The single iteration ensemble transform Kalman smoother (SIEnKS)

  • While accuracy increases with iterations in the 4D-MAP estimate, every iteration comes at the cost of the model forecast \( {\color{#1b9e77} { \mathcal{M}_{L:1} } } \).

  • In synoptic meteorology the linear-Gaussian approximation of the evolution of the densities is actually an adequate approximation;

    • iterating over the nonlinear dynamics may not be justified by the improvement in the forecast statistics.
  • However, the iterative optimization over a nonlinear observation operator \( \mathcal{H}_k \) or hyper-parameters in the filtering step of the classical EnKS can be run without the additional cost of model forecasts.

    • This can be performed similarly to the IEnKS with the maximum likelihood ensemble filter (MELF) analysis.
  • Subsequently, the retrospective analysis in the form of the filtering right-transform can be applied to condition the initial ensemble

    \[ \begin{align} \mathbf{E}^\mathrm{smth}_{0|L} = \mathbf{E}_{0:L-1}^\mathrm{smth} \boldsymbol{\Psi}_L \end{align} \]
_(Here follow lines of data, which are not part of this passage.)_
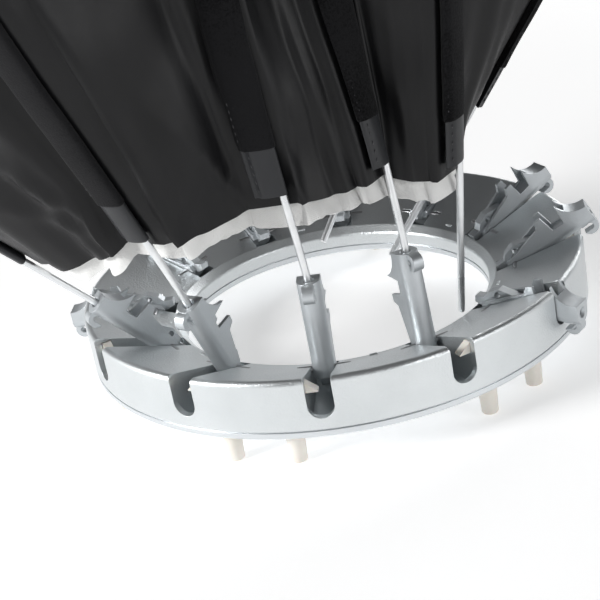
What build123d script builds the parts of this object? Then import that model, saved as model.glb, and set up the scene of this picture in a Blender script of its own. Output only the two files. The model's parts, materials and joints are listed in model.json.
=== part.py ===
from build123d import *
import math
import os

# Octabox with twelve ribs, caught part-way through its setting up.
# Frame: the origin is on the ring's axis at the joint between housing and base plate,
# +Z points along the axis towards the fabric, and socket 1 lies at the first slot angle.

os.makedirs("parts", exist_ok=True)

# ---------------------------------------------------------------- driving dimensions, mm, degrees
RIB_COUNT = 12
PITCH = 360 / RIB_COUNT
FIRST_SLOT = -150.0

RING_RADIUS = 123.0
BORE_RADIUS = 76.1
WALL_TOP = 24.8
LIP_RADIUS = 79.7
LIP_HEIGHT = 9.6
BORE_TOP = 6.0
SKIN = 3.0
PLATE = 4.0
GROOVE = 0.7

SLOT_WIDTH = 11.7
SLOT_INNER = 80.2
SLOT_WALL = 2.5
NOTCH_BOTTOM = 5.3
CORNER = 2.2

PIVOT_RADIUS = 89.5
PIVOT_HEIGHT = 12.0
PIN_RADIUS = 1.5
PIN_LENGTH = 24.0

SOCKET_WIDTH = 10.4
SOCKET_LENGTH = 43.5
CHANNEL_WIDTH = 6.8
CHANNEL_FLOOR = 2.8
WEB_WIDTH = 5.0
BORE_IN_SOCKET = 1.8
BORE_END = 12.0

ROD_RADIUS = 1.65
ROD_LENGTH = 400.0
ROD_START = 13.0

LATCH_RADIUS = 114.0
LATCH_TRAVEL = 4.5
WEDGE_LOW = 16.0
WEDGE_HIGH = 20.8
WEDGE_INNER = 114.8
WEDGE_OUTER = 119.0
PEG_ANGLE = 7.5
PEG_DEPTH = 15.0
PEG_RADIUS = 4.6

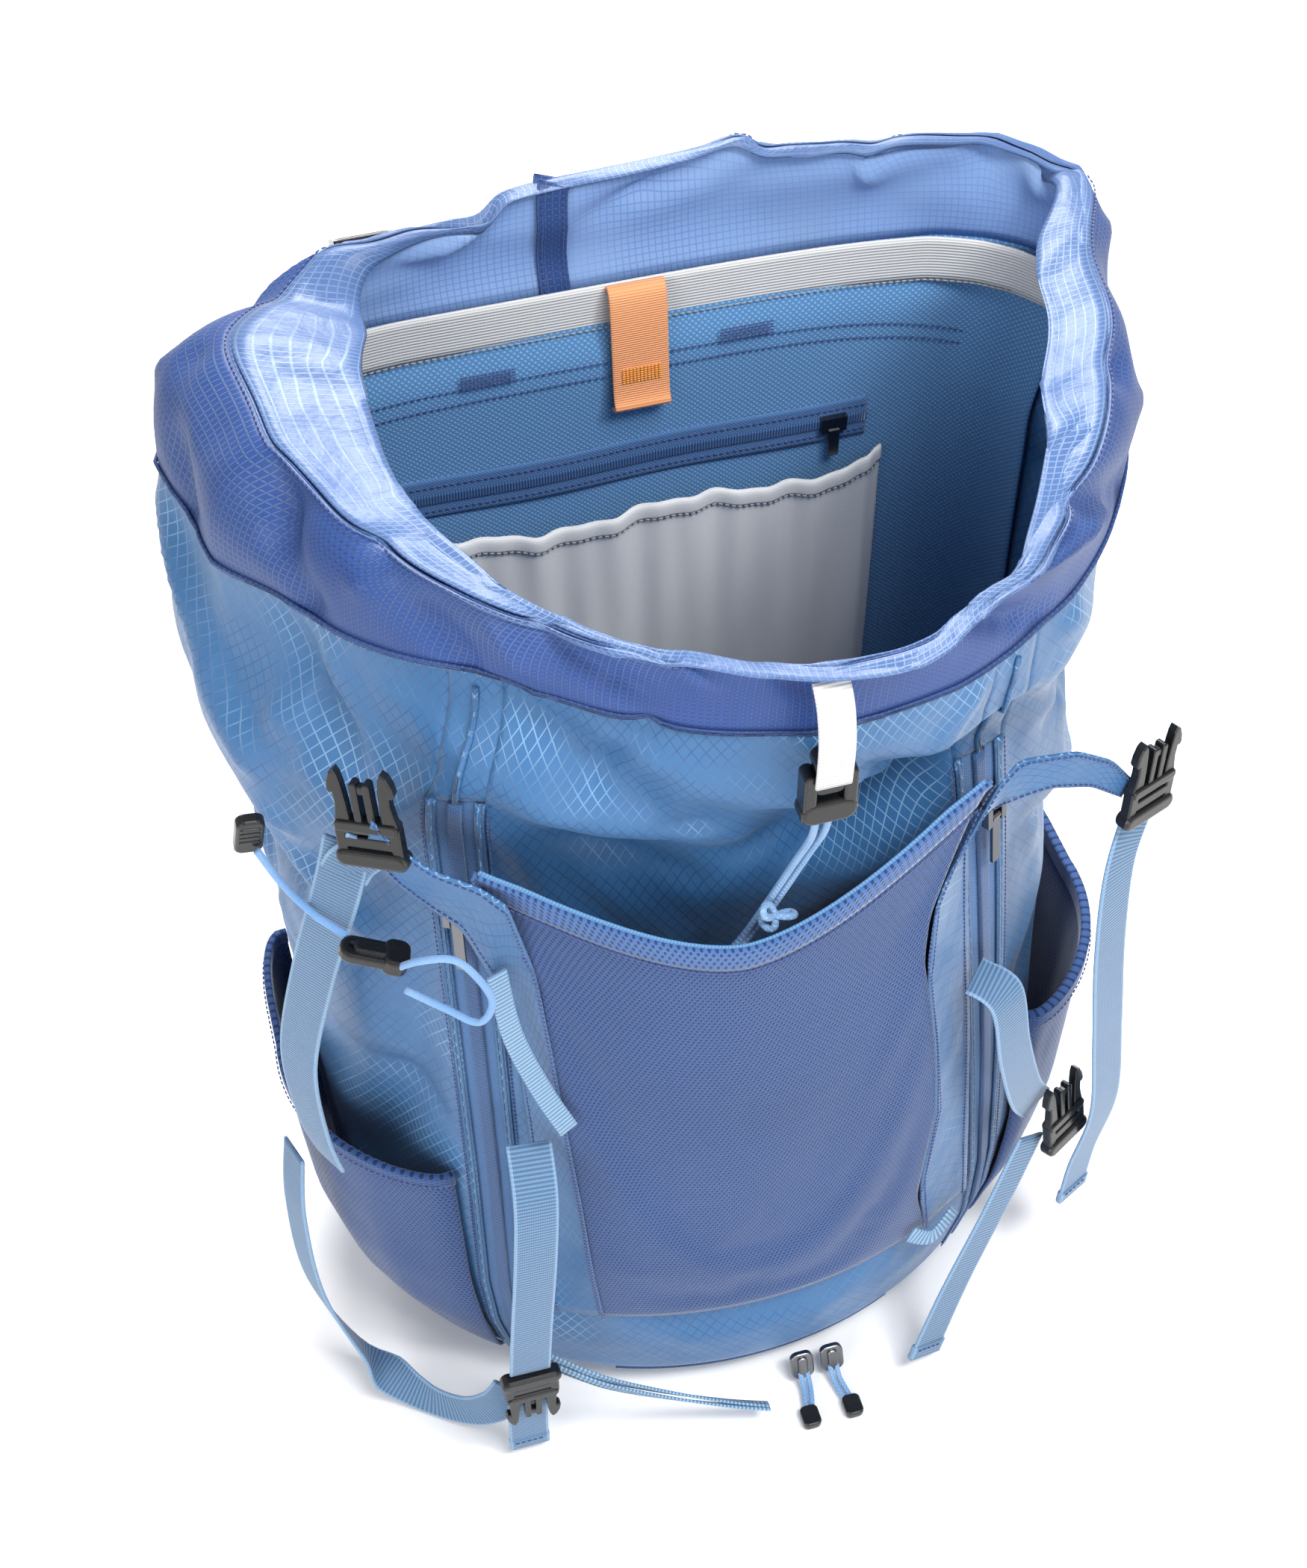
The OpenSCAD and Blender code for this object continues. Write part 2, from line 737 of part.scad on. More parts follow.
front_panel();
left_panel();
right_panel();
back_panel();
base_panel();
collar();
hem_cord();
left_zip();
right_zip();
base_zip();
front_pocket();
left_wing();
right_wing();
left_side_pocket();
right_side_pocket();
frame_sheet();
frame_wire();
inner_back_panel();
hydration_sleeve();
inner_zip();
mouth_binding();
name_tab();
back_pads();
haul_loop();
shoulder_strap_left();
shoulder_strap_right();
harness_webbing();
ladder_locks();
sternum_strap();
sternum_buckle();
belt_anchors();
hip_fin_left();
hip_fin_right();
hip_webbing_left();
hip_webbing_right();
hip_buckle_female();
hip_buckle_male();
left_zip_slider();
left_zip_pull();
right_zip_slider();
right_zip_pull();
base_zip_slider_left();
base_zip_slider_right();
inner_zip_slider();
upper_left_buckle();
upper_left_strap();
upper_right_buckle();
upper_right_strap();
lower_left_buckle();
lower_left_strap();
left_loop_strap();
lower_right_buckle();
lower_right_strap();
cord_lock_body();
cord_lock_button();
cord_lock_tab();
drawcord();
elastic_cord();
elastic_hook();
webbing_loops();
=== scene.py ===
"""Looks of the open daypack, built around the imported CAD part.

Lengths are in millimetres in the CAD frame until a mesh is made, and meshes are in metres.
Outline angles are in degrees: 0 is the bag's right side, 90 its back and 270 its front.
"""

import math

import bmesh
import bpy
import numpy as np
from mathutils import Matrix, Vector


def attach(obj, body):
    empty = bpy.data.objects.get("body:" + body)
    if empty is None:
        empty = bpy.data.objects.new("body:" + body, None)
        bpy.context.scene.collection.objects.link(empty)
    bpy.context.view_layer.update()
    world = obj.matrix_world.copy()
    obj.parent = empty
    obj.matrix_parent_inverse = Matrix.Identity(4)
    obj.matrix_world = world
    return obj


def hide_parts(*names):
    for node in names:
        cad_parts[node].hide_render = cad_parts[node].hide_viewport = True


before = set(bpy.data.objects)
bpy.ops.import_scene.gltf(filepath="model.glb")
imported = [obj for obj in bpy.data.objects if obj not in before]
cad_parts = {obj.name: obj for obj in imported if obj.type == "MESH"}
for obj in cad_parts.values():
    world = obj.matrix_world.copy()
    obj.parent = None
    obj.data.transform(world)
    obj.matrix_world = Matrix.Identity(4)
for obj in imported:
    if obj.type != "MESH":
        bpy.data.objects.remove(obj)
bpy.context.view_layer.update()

MM = 0.001

# ---- Sizes of the bag, as in the CAD part -----------------------------------------------------

SEAM, CREST = 515, 565
STRAIGHT_TOP = 440
HALF_WIDTH = 190
POCKET_LOW, POCKET_TOP = 92, 398
SIDE_POCKET_TOP = 192
HALF_WIDTH_AT = [(0, 150), (6, 160), (20, 168), (60, 178), (100, 183), (440, 190), (SEAM, 195),
                 (CREST, 150)]
FRONT_DEPTH_AT = [(0, 98), (6, 118), (20, 134), (60, 140), (100, 139), (440, 120), (SEAM, 138),
                  (CREST, 158)]
BACK_DEPTH_AT = [(0, 96), (6, 106), (20, 110), (100, 112), (CREST, 112)]
LEAN_AT = [(0, 10), (200, 8), (440, 3), (CREST, 0)]
LEFT_ZIP_AT = [(60, 228), (440, 232)]
RIGHT_ZIP_AT = [(60, 316), (440, 300)]
ZIP_HALF = 4
UP = np.array([0, 0, 1.0])
FLAT = np.array([1, 1, 0])


def lookup(x, pairs):
    """Value at x on the straight lines between (x, value) pairs."""
    return np.interp(x, [p[0] for p in pairs], [p[1] for p in pairs])


def smooth(x):
    """0 below 0, 1 above 1 and a smooth step between."""
    t = np.clip(x, 0, 1)
    return t * t * (3 - 2 * t)


def mix(a, b, t):
    return a + (b - a) * t


def power(value, exponent):
    return np.sign(value) * np.abs(value) ** exponent


def outline(angle, z, grow=0.0):
    """Points of the bag's outline, grown by grow."""
    angle, z, grow = np.broadcast_arrays(np.radians(angle), np.asarray(z, float), grow)
    c, s = np.cos(angle), np.sin(angle)
    back = s > 0
    exponent = np.where(back, 0.4, 1.0)
    depth = np.where(back, lookup(z, BACK_DEPTH_AT), lookup(z, FRONT_DEPTH_AT)) + grow
    width = lookup(z, HALF_WIDTH_AT) + grow
    return np.stack([lookup(z, LEAN_AT) + width * power(c, exponent),
                     depth * power(s, exponent), z], -1)


def curve(route, count):
    """Catmull-Rom points through a route, with count steps between neighbours."""
    p = np.array(route, float)
    p = np.vstack([p[:1], p, p[-1:]])
    t = np.arange(count)[:, None] / count
    out = []
    for a, b, c, d in zip(p, p[1:], p[2:], p[3:]):
        out.append(0.5 * (2 * b + (c - a) * t + (2 * a - 5 * b + 4 * c - d) * t ** 2
                          + (3 * b - a - 3 * c + d) * t ** 3))
    return np.vstack([*out, p[-1:]])


def unit(v):
    return v / np.maximum(np.linalg.norm(v, axis=-1, keepdims=True), 1e-9)


def run_along(path):
    """Distance along a path to each of its points."""
    return np.concatenate([[0], np.cumsum(np.linalg.norm(np.diff(path, axis=0), axis=1))])


def between(at, run, path):
    """Points of a path at given distances, where run holds the distance of each of its points."""
    return np.stack([np.interp(at, run, path[:, k]) for k in range(3)], -1)


def nearest(values, x):
    return int(np.abs(values - x).argmin())


# ---- Camera and light -------------------------------------------------------------------------

CAMERA_AT = Vector((-0.2108, -0.7106, 1.208))
CAMERA_TARGET = Vector((-0.007, 0.0, 0.327))
CAMERA_LENS = 58.5


def add_object(name, data):
    obj = bpy.data.objects.new(name, data)
    bpy.context.scene.collection.objects.link(obj)
    return obj


def aim(obj, target):
    obj.rotation_euler = (target - obj.location).to_track_quat("-Z", "Y").to_euler()


def make_camera():
    camera = add_object("camera", bpy.data.cameras.new("camera"))
    camera.data.lens = CAMERA_LENS
    camera.data.sensor_width = 36
    camera.location = CAMERA_AT
    aim(camera, CAMERA_TARGET)
    bpy.context.scene.camera = camera


def area_light(name, location, size, watts, target=(0, 0, 0.3)):
    light = bpy.data.lights.new(name, "AREA")
    light.shape = "DISK"
    light.size = size
    light.energy = watts
    obj = add_object(name, light)
    obj.location = location
    aim(obj, Vector(target))


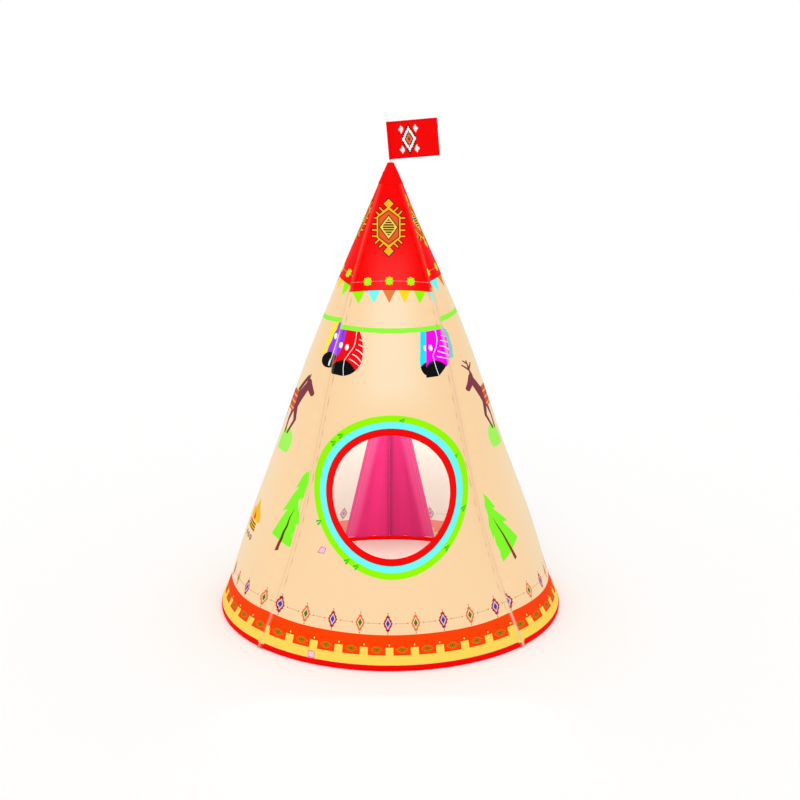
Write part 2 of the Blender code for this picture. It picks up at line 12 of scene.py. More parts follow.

  • As with the 4D cost function, one can initialize the next DA cycle in terms of the retrospective analysis, and gain the benefit of the improved initial estimate.

  • This scheme, is the single-iteration ensemble Kalman smoother (SIEnKS).

The single iteration ensemble Kalman smoother (SIEnKS)

  • Compared to the classical EnKS, this adds an outer loop to the filtering cycle to produce the posterior analysis.
Diagram of the filter observation-analysis-forecast cycle.
  • The information flows from the filtered state back in time from the retrospective analysis.
  • This re-analyzed state becomes the initialization for the next cycle over the shifted DAW, carrying this information forward.
  • The iterative cost function is only solved in the filtering estimate for the new observations entering the DAW.
    • Combined with the retrospective analysis, this comes without the cost of iterating the model forecast over the DAW.
  • When the tangent-linear approximation is adequate, this is shown to be an accurate and highly efficient approach to sequential DA.